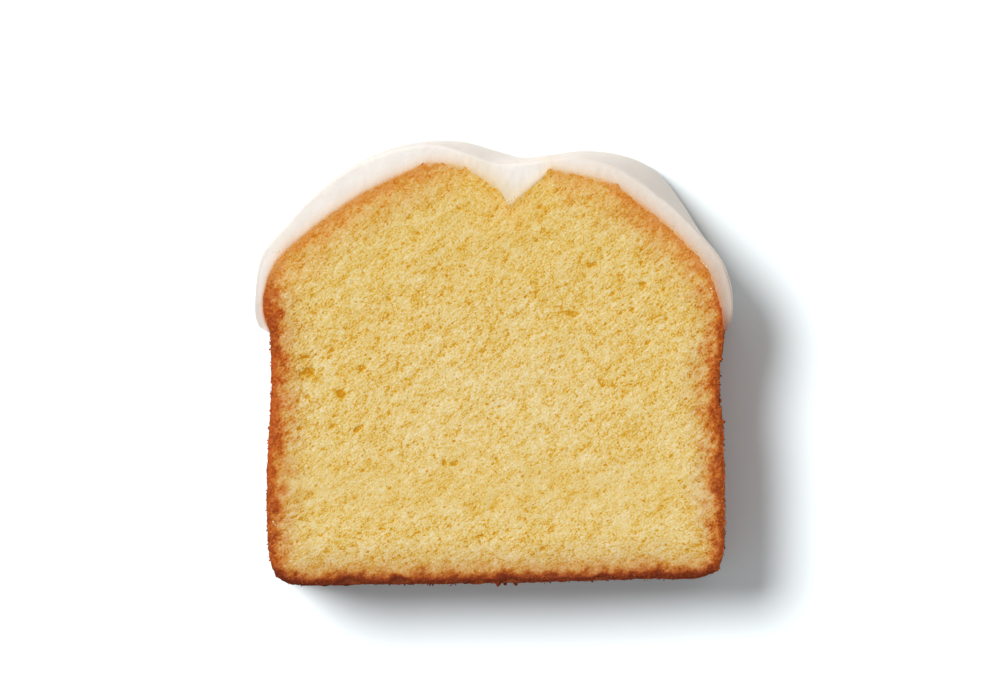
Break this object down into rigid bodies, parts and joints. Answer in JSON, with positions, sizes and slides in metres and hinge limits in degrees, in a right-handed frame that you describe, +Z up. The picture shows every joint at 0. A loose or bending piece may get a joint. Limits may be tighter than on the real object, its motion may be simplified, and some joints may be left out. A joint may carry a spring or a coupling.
{
  "type": "iced pound cake slice",
  "caption": "Thick slice of yellow pound cake from a tin loaf, with a browned crust and white icing over its cracked, domed top, lying flat on a cut face.",
  "frame": {"origin": "middle of the underside, the cut face that the slice rests on", "axes": "+Z up, along the length of the loaf that it was cut from; +X across the loaf; +Y from its bottom crust to its iced top"},
  "size_m": [0.1084, 0.1008, 0.025],
  "materials": {
    "crumb": "open, slightly moist yellow crumb, with a rough crust browned darkest along the bottom and the sides",
    "icing": "smooth set sugar icing, warm white, with a soft sheen and a little light passing through it"
  },
  "bodies": {
    "root": {"cake_slice": "crumb", "icing": "icing"}
  },
  "joints": []
}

● ● ● ● ● ● ●

◆ THE EXERCISE ◆
Find "that". Copy every line it occurs in.

◆ WORKED ANSWER ◆
Break this object down into rigid bodies, parts and joints. Answer in JSON, with positions, sizes and slides in metres and hinge limits in degrees, in a right-handed frame that you describe, +Z up. The picture shows every joint at 0. A loose or bending piece may get a joint. Limits may be tighter than on the real object, its motion may be simplified, and some joints may be left out. A joint may carry a spring or a coupling.
  "frame": {"origin": "middle of the underside, the cut face that the slice rests on", "axes": "+Z up, along the length of the loaf that it was cut from; +X across the loaf; +Y from its bottom crust to its iced top"},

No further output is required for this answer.